MUSIC: The Toronto Music Garden presents free concerts every Thursday evening in celebration of its ten years of sweet musical environment. Tours of the garden, led by Toronto Botanical Garden volunteers, are scheduled at 5:30 p.m. before each Thursday music performance, starting tonight (until September 10—see the web site for the full summer programme). Korean drumming and dance ensemble Samulnori! are scheduled to play, but call 416-973-4000 to confirm in case of poor weather. Toronto Music Garden (475 Queens Quay West), 5:30 p.m. (tour), 7 p.m. (concert), FREE.
WORDS: Declaring that “The Book is Dead,” the Scream Literary Festival launches its seventeenth year of celebrating words. The first of the twelve-day literary wake starts with a musical revue starring a bunch of writers (they tell us they’re not really sure what to expect, either). Tony Burgess and Derek McCormack will lead Scream alumni such as Dani Couture, Sean Dixon, and Carl Wilson through a song and dance routine. Some of them might even read their work. Gladstone Hotel Ballroom (1214 Queen Street West), 7 p.m., pay-what-you-can ($7 suggested).

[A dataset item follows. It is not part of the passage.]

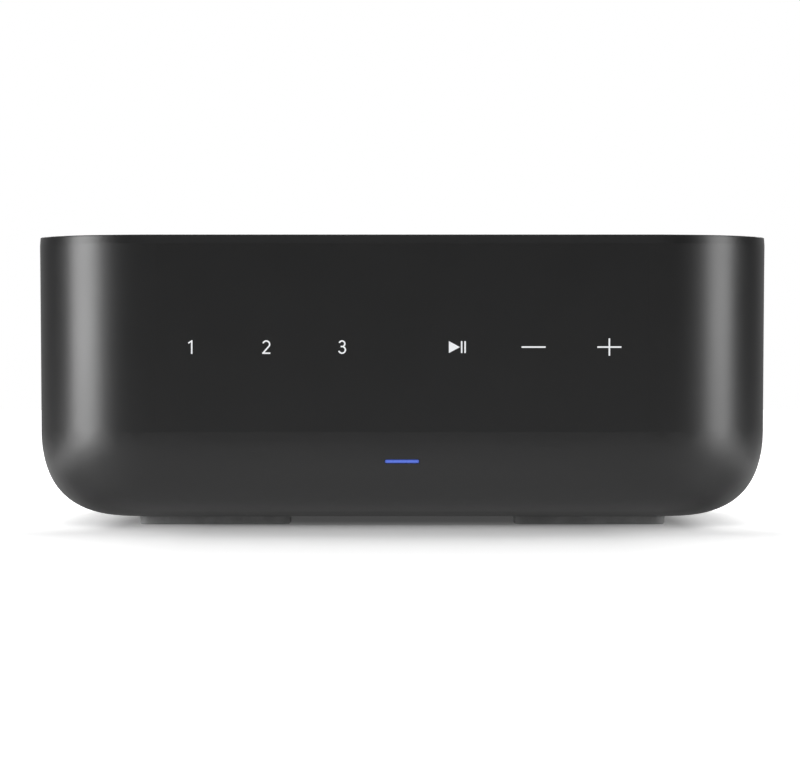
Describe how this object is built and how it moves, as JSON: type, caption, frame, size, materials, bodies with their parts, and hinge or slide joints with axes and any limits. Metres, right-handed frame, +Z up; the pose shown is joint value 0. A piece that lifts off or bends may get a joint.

MUSIC: CIUT’s Ken Stowar has been feeding listeners global beats on Sunday afternoons for twenty years. His show “Global Rhythms” celebrates its birthday tonight with special guests Nigerian-born Femi Abosede (an Afrobeat disciple of Fela Kuti’s), funky Afro-Cuban Babalao Stereo Club, Cuban outfit Los Caballeros del Son, plus DJs spinning some of the best Afrobeat music around. Lula Lounge (1585 Dundas Street West), 9 p.m., $5.
ART: Group Show “Together you and I are like a thousand languages…” opens at the Toronto Free Gallery. Curated by Anthea Foyer and Siobhan O’Flynn, the exhibit features the work of artists who inhabit that funny space between art and technology. The show is ripe with audience-interactive pieces including SX Lab’s electonically enhanced “SMOK” suits, David McCallum’s noise-making “Wonder Bikes,” and the Notary Public’s psychogeographic Toronto map of “Natural and Unnatural Disasters.” DJs Tom Kuo and Lee Lee Mishi provide music for the opening reception. Toronto Free Gallery (1277 Bloor Street West), 8 p.m., FREE.